I'm voting no on question two and I would suggest that you vote no too.

Sunday, October 23, 2016

Massachusetts Ballot Questions: Question One

In past blogs I've typically written about how I'm planning to vote on the upcoming ballot questions.  I'll post each individually.

Question One on the Massachusetts ballot is about expanded slot machine gaming.  I'm voting no on this one.  

When the last gambling question came up I was in favor of it.  I have no particular issue with gambling.  I personally don't engage in it.  I've been to a casino a couple of times and don't find it of any particular interest.  My reason for voting in favor of gambling then was that people were leaving the state to engage in gambling in Connecticut and I didn't see why Massachusetts should forgo that tax revenue.  Yes, some people may engage in self destructive behavior with gambling, but I'm not a fan of telling adults what they can and can not do.  I'm very much in favor of personal liberty and letting people do what they want so long as they don't cause harm to others and if they do cause harm to others we have plenty of laws to deal with that.  

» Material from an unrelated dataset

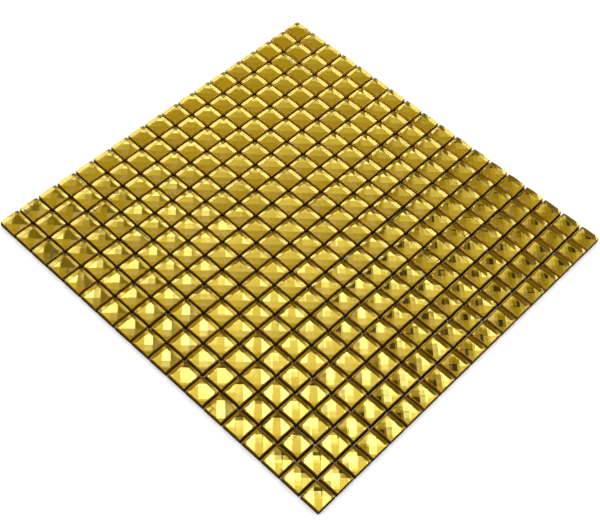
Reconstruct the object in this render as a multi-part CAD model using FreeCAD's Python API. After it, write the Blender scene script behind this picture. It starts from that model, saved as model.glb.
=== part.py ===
import FreeCAD, Part
import os

# Mosaic tile sheet: square mirror-glass chips with ground facets, on a square-meshed backing net.
# Millimetres, +Z up. The origin is the centre of the sheet's back, where the net meets the wall.
# The chips lie face up, their edges along X and Y.

# Chips
CHIPS_PER_SIDE = 18
CHIP_SIDE = 14.85
CHIP_THICKNESS = 5.4
JOINT_WIDTH = 1.9

# Facets of one chip: a square table on its corner in the middle, ground down a little towards the
# four sides and further towards the four corners
TABLE_DIAGONAL = 7.2
FACET_DROP = 0.36
CORNER_DROP = 0.5

# Backing net
NET_PITCH = 5.0
STRAND_WIDTH = 0.8
NET_THICKNESS = 0.4
NET_INSET = 1.0
NET_PANELS_PER_SIDE = 5

# What follows from them
CHIP_PITCH = CHIP_SIDE + JOINT_WIDTH
SHEET_SIDE = CHIPS_PER_SIDE * CHIP_PITCH - JOINT_WIDTH
CHIP_SEAT = NET_THICKNESS


def polygon_face(points):
    """A flat face with the given corners, each (x, y, z)."""
    corners = [FreeCAD.Vector(*point) for point in points]
    return Part.Face(Part.makePolygon(corners + corners[:1]))


def quarter_turns(points):
    """The same points turned about Z by none, one, two and three quarters."""
    for _ in range(4):
        yield points
        points = [(-y, x, z) for x, y, z in points]


def chip():
    """One chip, its back centred on the origin: 13 ground facets, four sides and a flat back."""
    half = CHIP_SIDE / 2
    reach = TABLE_DIAGONAL / 2
    rim = CHIP_THICKNESS - FACET_DROP
    low = rim - CORNER_DROP

    table_right = (reach, 0, CHIP_THICKNESS)
    table_far = (0, reach, CHIP_THICKNESS)
    rim_near = (half, reach - half, rim)
    rim_far = (half, half - reach, rim)
    rim_next = (half - reach, half, rim)
    corner = (half, half, low)
    corner_near = (half, -half, low)
    back = (half, half, 0)
    back_near = (half, -half, 0)

    table = [points[0] for points in quarter_turns([table_right])]
    underside = [points[0] for points in quarter_turns([back])]
    faces = [polygon_face(table), polygon_face(underside[::-1])]
    for outline in (
        [table_right, rim_near, rim_far],
        [table_right, rim_far, rim_next, table_far],
        [rim_far, corner, rim_next],
        [back_near, back, corner, rim_far, rim_near, corner_near],
    ):
        faces.extend(polygon_face(points) for points in quarter_turns(outline))
    return Part.Solid(Part.makeShell(faces))


def place_of(index):
    """Centre of a chip along X or Y, counted from the sheet's low edge."""
    return (index - (CHIPS_PER_SIDE - 1) / 2) * CHIP_PITCH


def chip_row(row):
    """A row of chips along X, as solids that don't touch."""
    pattern = chip()
    return Part.makeCompound([
        pattern.translated(FreeCAD.Vector(place_of(column), place_of(row), CHIP_SEAT))
        for column in range(CHIPS_PER_SIDE)
    ])


def net_strands():
    """Centre lines of the strands along one side, grouped by panel, with the places where panels meet."""
    reach = SHEET_SIDE / 2 - NET_INSET
    outermost = int((reach - STRAND_WIDTH / 2) / NET_PITCH)
    places = [number * NET_PITCH for number in range(-outermost, outermost + 1)]
    starts = [round(panel * len(places) / NET_PANELS_PER_SIDE) for panel in range(NET_PANELS_PER_SIDE + 1)]
    groups = [places[start:end] for start, end in zip(starts, starts[1:])]
    seams = [group[0] - NET_PITCH / 2 for group in groups[1:]]
    bounds = [-reach] + seams + [reach]
    return groups, bounds


def flat_wire(points):
    """A closed wire on the net's back plane, without points that repeat the one before."""
    corners = []
    for x, y in points:
        corner = FreeCAD.Vector(x, y, 0)
        if not corners or not corner.isEqual(corners[-1], 1e-6):
            corners.append(corner)
    if corners[0].isEqual(corners[-1], 1e-6):
        corners.pop()
    return Part.makePolygon(corners + corners[:1])


def net_panel(xs, ys, x_bounds, y_bounds):
    """Crossing strands at xs and ys as one piece, their free ends reaching to the bounds.

    The outline runs round the free ends, and each mesh between four strands is a window in it.
    """
    half = STRAND_WIDTH / 2
    left, right = x_bounds
    bottom, top = y_bounds
    low_x, high_x = xs[0] - half, xs[-1] + half
    low_y, high_y = ys[0] - half, ys[-1] + half

    outline = []
    for x in xs:
        outline += [(x - half, low_y), (x - half, bottom), (x + half, bottom), (x + half, low_y)]
    for y in ys:
        outline += [(high_x, y - half), (right, y - half), (right, y + half), (high_x, y + half)]
    for x in reversed(xs):
        outline += [(x + half, high_y), (x + half, top), (x - half, top), (x - half, high_y)]
    for y in reversed(ys):
        outline += [(low_x, y + half), (left, y + half), (left, y - half), (low_x, y - half)]

    wires = [flat_wire(outline)]
    for x, next_x in zip(xs, xs[1:]):
        for y, next_y in zip(ys, ys[1:]):
            near_y, far_y = y + half, next_y - half
            near_x, far_x = x + half, next_x - half
            wires.append(flat_wire([(near_x, near_y), (near_x, far_y), (far_x, far_y), (far_x, near_y)]))
    return Part.Face(wires).extrude(FreeCAD.Vector(0, 0, NET_THICKNESS))


os.makedirs("parts", exist_ok=True)

for row in range(CHIPS_PER_SIDE):
    chip_row(row).exportStep(f"parts/glass_chip_row_{row + 1:02d}.step")

groups, bounds = net_strands()
for i, xs in enumerate(groups):
    for j, ys in enumerate(groups):
        panel = net_panel(xs, ys, bounds[i:i + 2], bounds[j:j + 2])
        panel.exportStep(f"parts/backing_net_{i + 1}_{j + 1}.step")
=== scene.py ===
import math
import random
from typing import NamedTuple

import bmesh
import bpy
from bpy.props import FloatProperty, FloatVectorProperty, IntProperty, PointerProperty
from mathutils import Euler, Matrix, Vector


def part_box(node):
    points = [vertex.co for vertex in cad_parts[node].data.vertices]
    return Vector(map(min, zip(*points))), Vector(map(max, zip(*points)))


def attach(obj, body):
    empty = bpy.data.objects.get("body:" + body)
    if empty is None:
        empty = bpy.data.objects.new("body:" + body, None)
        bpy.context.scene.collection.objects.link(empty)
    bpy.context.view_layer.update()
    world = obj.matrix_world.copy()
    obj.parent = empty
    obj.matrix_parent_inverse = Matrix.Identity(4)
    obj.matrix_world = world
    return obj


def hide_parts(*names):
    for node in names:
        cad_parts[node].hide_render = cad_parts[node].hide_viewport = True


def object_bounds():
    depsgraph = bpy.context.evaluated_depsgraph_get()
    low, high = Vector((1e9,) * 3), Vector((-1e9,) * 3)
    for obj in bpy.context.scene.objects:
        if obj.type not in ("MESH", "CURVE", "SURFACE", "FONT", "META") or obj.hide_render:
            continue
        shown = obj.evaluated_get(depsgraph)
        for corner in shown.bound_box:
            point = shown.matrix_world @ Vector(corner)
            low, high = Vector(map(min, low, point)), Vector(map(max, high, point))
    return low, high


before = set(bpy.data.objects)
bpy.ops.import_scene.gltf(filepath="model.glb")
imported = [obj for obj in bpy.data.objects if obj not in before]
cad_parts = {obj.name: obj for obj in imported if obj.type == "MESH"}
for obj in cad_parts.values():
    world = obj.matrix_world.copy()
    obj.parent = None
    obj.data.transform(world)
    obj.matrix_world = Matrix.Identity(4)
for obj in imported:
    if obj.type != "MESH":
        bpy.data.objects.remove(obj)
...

Why am I not voting in favor this time?  I have a problem with this particular referendum.  This was ywritten in such a way that only one location could possible be suitable for the new slot parlor.  I'm just not a fan of this type of targeted agenda in the referendum process.  It won't hurt me or pretty much anyone that I can think of it passes, but this type of referendum just doesn't fit what I consider to be a good purpose of the process.  It sets a standard that anyone with a personal agenda can push to get a law passed that fits their desires.  I just don't agree with that approach.